During the winter, ground water percolating upward from deeper down will freeze to the bottom of this layer of frozen ground. As it does so, the water freezes as it expands and creates something called an "ice lens" (so named because it's shape resembles the convex on both sides shape of a magnifying glass). If an ice lens forms in the ground under your addition, or freezes to the addition's concrete foundation, then the expansion of the ice as the ice lens grows will lift the foundation of the addition, and this is the most common cause of cracked walls and ceilings up here in Canada.

Believe it or not, it's possible to prevent this from happening by insulating the heat of the Earth from the cold winter above. If you Google "Frost protection of shallow foundations" you should find a number of technical papers on how to protect buildings with shallow concrete foundations (say only 3 feet deep) from the effect of ice lens formation under or beside the concrete. Basically the procedure is to dig a 4 to 5 foot trench around the shallow foundation, attach thick extruded polystyrene insulation (like Roofmate) to the sides of the foundation, and then set thick slabs of the polystyrene insulation down on the floor of the trench before backfilling with dirt. What happens is that the thick polystyrene insulation spreading laterally outward from the building actually insulates the Earth from the cold above, and the ground under the insulation doesn't freeze in winter. It's warmed by geothermal heat. Any freezing that occurs above the insulation will, at best, freeze to the insulation attached to the foundation wall. Ice doesn't stick well to polystyrene insulation, and this insulation is thick enough that it acts as a slip-plane even if the ice does stick well to it. What that means is that the 4 or 5 inch thick insulation is thick enough and soft enough so that one side of the insulation can move up to an inch or so upward or downward without the other side moving at all. So, any relative motion between the ground and the concrete foundation is entirely accomodated by deformation of the vertical insulation layer. Thus, the insulation acts as a "slip plane".

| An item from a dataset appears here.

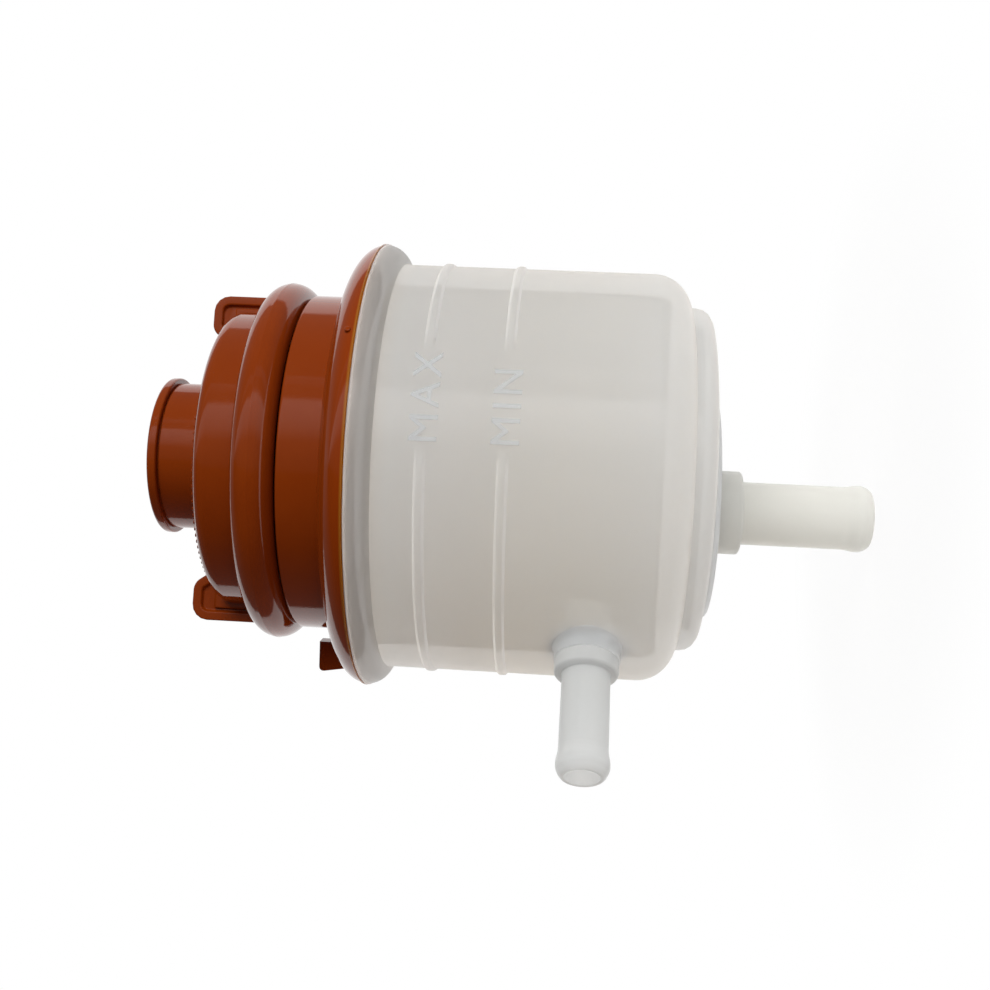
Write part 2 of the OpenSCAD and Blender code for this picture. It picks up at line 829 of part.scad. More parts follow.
module strainer_basket() {
    rim_r = strainer_seat_r - loose_clear;
    seat_z = spout_top_z - strainer_seat_h;
    top_z = spout_top_z - seal_gap;
    inside_r = basket_r - basket_t;
    rib_inset = 0.2;
    rib_width = 5;
    rib_start = 9;
    spoke_w = 2;
    color("whitesmoke")
        union() {
            rotate_extrude()
                polygon([
                    [inside_r, seat_z - basket_t],
                    [basket_r, seat_z - basket_t],
                    [basket_r, seat_z],
                    [rim_r, seat_z],
                    [rim_r, top_z],
                    [inside_r, top_z]
                ]);
            ring(basket_r, inside_r, basket_z, basket_t);
            for (i = [0 : basket_ribs - 1])
                sector_block(inside_r + rib_inset, basket_r - rib_inset, basket_z + rib_inset,
                    basket_l - basket_t, rib_start + i * 360 / basket_ribs, rib_width);
            for (i = [0 : basket_ribs / 2 - 1])
                rotate([0, 0, rib_start + i * 360 / basket_ribs])
                    translate([-basket_r + basket_t / 2, -spoke_w / 2, basket_z])
                        cube([2 * basket_r - basket_t, spoke_w, basket_t - rib_inset]);
        }
}

// The woven mesh inside the basket, drawn coarse, with a closed floor resting on the spokes
module strainer_mesh() {
    sleeve_r = basket_r - basket_t - fit_clear;
    rows = 4;
    columns = 12;
    gap_h = (basket_l - 3 * basket_t) / rows - mesh_gap;
    color("silver")
        difference() {
            union() {
                ring(sleeve_r, sleeve_r - mesh_t, basket_z + basket_t, basket_l - basket_t);
                translate([0, 0, basket_z + basket_t])
                    cylinder(r = sleeve_r, h = mesh_t);
            }
            for (row = [0 : rows - 1])
                for (column = [0 : columns / 2 - 1])
                    rotate([0, 0, (column + 0.5) * 360 / columns])
                        translate([
                            -basket_r,
                            -mesh_gap,
                            basket_z + 2.5 * basket_t + row * (gap_h + mesh_gap)
                        ])
                            cube([2 * basket_r, 2 * mesh_gap, gap_h]);
        }
}

// Baffle, captured under the weld, with a socket for the spring

module baffle_plate() {
    hub_margin = 6;
    rim_w = 4;
    window_in = spring_d / 2 + outlet_offset + hub_margin;
    window_out = inner_r - rim_w;
    socket_r = spring_d / 2 + spring_wire / 2 + loose_clear;
    socket_wall = 1.2;
    socket_h = 3;
    color("whitesmoke")
        difference() {
            union() {
                translate([0, 0, baffle_z])
                    cylinder(r = baffle_r, h = baffle_t);
                on_outlet_axis()
                    ring(socket_r + socket_wall, socket_r, baffle_z - socket_h,
                        socket_h + baffle_t / 2);
            }
            for (i = [0 : baffle_windows - 1])
                rotate([0, 0, i * 360 / baffle_windows])
                    intersection() {
                        sector_block(window_in, window_out, baffle_z - cut, baffle_t + 2 * cut,
                            0, 360 / baffle_windows);
                        translate([0, baffle_bar_w / 2, baffle_z - cut])
                            cube([body_r, body_r, baffle_t + 2 * cut]);
                        rotate([0, 0, 360 / baffle_windows - 90])
                            translate([baffle_bar_w / 2, 0, baffle_z - cut])
                                cube([body_r, body_r, baffle_t + 2 * cut]);
                    }
        }
}

// Filter

// Height of the spring's wire after t turns: level at both ends, climbing between
function spring_height(t) =
    spring_z + (spring_top_z - spring_z)
    * min(1, max(0, (t - spring_flat) / (spring_turns - 2 * spring_flat)));

module filter_spring() {
    n = floor(spring_turns * spring_rings);
    points = [
        for (i = [0 : n])
            for (k = [0 : spring_sides - 1])
                let (
                    turn = 360 * i / spring_rings,
                    side = 360 * k / spring_sides,
                    r = spring_d / 2 + spring_wire / 2 * cos(side)
                )
                [r * cos(turn), r * sin(turn),
                    spring_height(i / spring_rings) + spring_wire / 2 * sin(side)]
    ];
    walls = [
        for (i = [0 : n - 1])
            for (k = [0 : spring_sides - 1])
                let (next = (k + 1) % spring_sides)
                [i * spring_sides + k, i * spring_sides + next,
                    (i + 1) * spring_sides + next, (i + 1) * spring_sides + k]
    ];
    ends = [
        [for (k = [spring_sides - 1 : -1 : 0]) k],
        [for (k = [0 : spring_sides - 1]) n * spring_sides + k]
    ];
    color("silver")
        on_outlet_axis()
            polyhedron(points = points, faces = concat(walls, ends));
}

module filter_plate(z, rim_z) {
    difference() {
        translate([0, 0, z])
            cylinder(r = filter_r, h = plate_t);
        children();
    }
    ring(filter_r, filter_r - plate_rim_wall, rim_z, plate_rim_h);
}

module filter_top_plate() {
    peg_r = spring_d / 2 - spring_wire / 2 - loose_clear;
    peg_wall = 1.2;
    peg_h = 3;
    color("darkgray")
        on_outlet_axis() {
            filter_plate(top_plate_z, filter_top_z - plate_rim_h);
            ring(peg_r, peg_r - peg_wall, filter_top_z - plate_t / 2, plate_t / 2 + peg_h);
        }
}

module filter_base_plate() {
    color("darkgray")
        on_outlet_axis()
            filter_plate(base_plate_z, base_plate_z)
                translate([0, 0, base_plate_z - cut])
                    cylinder(r = grommet_d / 2 + fit_clear, h = plate_t + 2 * cut);
}

// A star outline with its tips at radius tip and its folds at radius tip - pleat_depth
function star(tip) = [
    for (i = [0 : 2 * pleat_count - 1])
        let (
            a = 180 * i / pleat_count,
            r = i % 2 == 0 ? tip : tip - pleat_depth
        )
        [r * cos(a), r * sin(a)]
];

module filter_media() {
    color("khaki")
        on_outlet_axis()
            translate([0, 0, media_z])
                linear_extrude(media_h)
                    difference() {
                        polygon(star(media_d / 2));
                        polygon(star(media_d / 2 - fold_t));
                    }
}

module filter_core() {
    hole_r = 2.2;
    rows = 5;
    pitch = media_h / rows;
    color("silver")
        on_outlet_axis()
            difference() {
                ring(core_d / 2, core_d / 2 - core_wall, media_z, media_h);
                for (row = [0 : rows - 1])
                    for (a = [0 : 45 : 315])
                        rotate([0, 0, a + (row % 2) * 22.5])
                            translate([core_d / 2 - 2 * core_wall, 0, media_z + (row + 0.5) * pitch])
                                rotate([0, 90, 0])
                                    cylinder(r = hole_r, h = 3 * core_wall, $fn = 24);
            }
}

module filter_grommet() {
    flange_w = 1.8;
    inner = stub_d / 2 + fit_clear;
    lap = grommet_flange_t / 3;
    color("black")
        on_outlet_axis() {
            ring(grommet_d / 2 + flange_w, inner, filter_seat_z + seal_gap, grommet_flange_t);
            ring(grommet_d / 2, inner, base_plate_z - lap, plate_t + lap);
        }
}

module ring_magnet() {
    color("slategray")
        on_outlet_axis()
            ring(magnet_d / 2, outlet_spigot_d / 2 + loose_clear, floor_z, magnet_t);
}

tank_shell();
upper_housing();
suction_nipple();
return_nipple();
return_diffuser();
filler_cap();
cap_gasket();
breather_lid();
breather_felt();
breather_valve();
splash_plate();
strainer_basket();
strainer_mesh();
baffle_plate();
filter_spring();
filter_top_plate();
filter_media();
filter_core();
filter_base_plate();
filter_grommet();
ring_magnet();
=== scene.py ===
# Power steering reservoir: the milky welded tank, its brown upper housing, the twist-off cap with
# its breather knob, and the two hose nipples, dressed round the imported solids.
import math

import bmesh
import bpy
from mathutils import Matrix, Vector


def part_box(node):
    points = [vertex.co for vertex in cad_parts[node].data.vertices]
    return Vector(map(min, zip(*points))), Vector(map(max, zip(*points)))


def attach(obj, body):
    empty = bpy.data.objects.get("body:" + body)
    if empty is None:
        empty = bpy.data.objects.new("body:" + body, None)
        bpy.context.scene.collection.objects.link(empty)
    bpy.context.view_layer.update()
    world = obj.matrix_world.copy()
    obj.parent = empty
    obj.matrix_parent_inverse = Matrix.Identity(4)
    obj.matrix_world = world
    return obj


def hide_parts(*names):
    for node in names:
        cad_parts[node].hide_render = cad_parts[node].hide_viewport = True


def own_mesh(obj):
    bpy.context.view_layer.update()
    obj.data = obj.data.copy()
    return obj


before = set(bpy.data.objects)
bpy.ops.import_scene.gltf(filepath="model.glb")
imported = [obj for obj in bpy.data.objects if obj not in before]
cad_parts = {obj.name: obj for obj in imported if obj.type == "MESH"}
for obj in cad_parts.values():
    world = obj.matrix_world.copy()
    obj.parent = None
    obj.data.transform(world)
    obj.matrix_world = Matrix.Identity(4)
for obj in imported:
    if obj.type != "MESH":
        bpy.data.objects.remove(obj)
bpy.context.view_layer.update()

MM = 0.001


def low(node, axis):
    """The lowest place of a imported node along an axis, in millimetres."""
    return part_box(node)[0][axis] / MM


def high(node, axis):
    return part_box(node)[1][axis] / MM


# Sizes in millimetres. Heights run from the weld flange's underside, +Z towards the cap.
Y, Z = 1, 2
TURN_SIDES = 160
SMALL_SIDES = 96
CORNER_STEPS = 4
SHARP_ANGLE = math.radians(38)
DRAFT = 0.94

# Tank
BODY_R = 51.0
WALL = 2.5
BODY_CORNER_R = 9.3
BODY_BOTTOM_Z = -71.0
BASE_RING_R = 43.0
BASE_RING_CORNER = 3.8
PAD_R = 28.6
PAD_H = 2.4
PAD_OFFSET = 6.1
PAD_CORNER = 1.2
PAD_Z = low("tank_shell", Z)
BASE_Z = PAD_Z + PAD_H
FLOOR_Z = BASE_Z + WALL
SEAM_Z = high("tank_shell", Z)
LEVEL_DROPS = {"MAX": 11.0, "MIN": 28.9}
LEVEL_W = 2.6
LEVEL_PROUD = 0.6
LEVEL_GAP_START = 271.0
LEVEL_GAP = 32.0
WORD_H = 6.6
WORD_START = 274.5
WORD_PROUD = 0.3
BAFFLE_LEDGE = 1.0
BAFFLE_Z = low("baffle_plate", Z)

# Weld flange
FLASH_PROUD = 0.4
FLASH_WAVE = 0.04
FLANGE_R = high("upper_housing", Y) - FLASH_PROUD

# Upper housing
NECK_R = 42.4
NECK_BASE_Z = 12.5
NECK_TOP_Z = low("filler_cap", Z) - 0.6
SPOUT_R = 32.6
SPOUT_WALL = 3.0
SPOUT_TOP_Z = high("upper_housing", Z)
STRAINER_SEAT = 1.5
BAFFLE_HOLD_R = 47.5
LUG_ANGLE = 174.0
LUG_REACH = 54.6
LUG_L = 8.0
LUG_T = 5.0
LUG_TOP_Z = 19.6
LOCK_DEPTH = 1.8
LOCK_H = 2.5
LOCK_LEAD = 12.0
RAMP_Z = 31.5
RAMP_STEP = 15.0
RAMP_SLIT = 2.0
RAMP_START = 12.0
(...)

Google "frost heave" "shallow foundation" and you should find a lot of engineering studies into how to do what's described in the previous paragraph.
 
Well, structures move around AND you get a lot of drying of new wood and that can cause cracks. I have cracks where the ceiling and the wall meets in my new home. I attribute my situation to truss lift. The cracks get wide in winter and compress in summer, just as you describe. Get yourself some tubes of a caulk called,"Big Stretch." You can go to their website and read about it. It's the only caulk I use, anymore. It will stretch 2" without breaking, and also compresses very well. I tried it in one of the cracks I have---no more cracking. It seems only Ace hardware stores stock it, but you can by it online, also.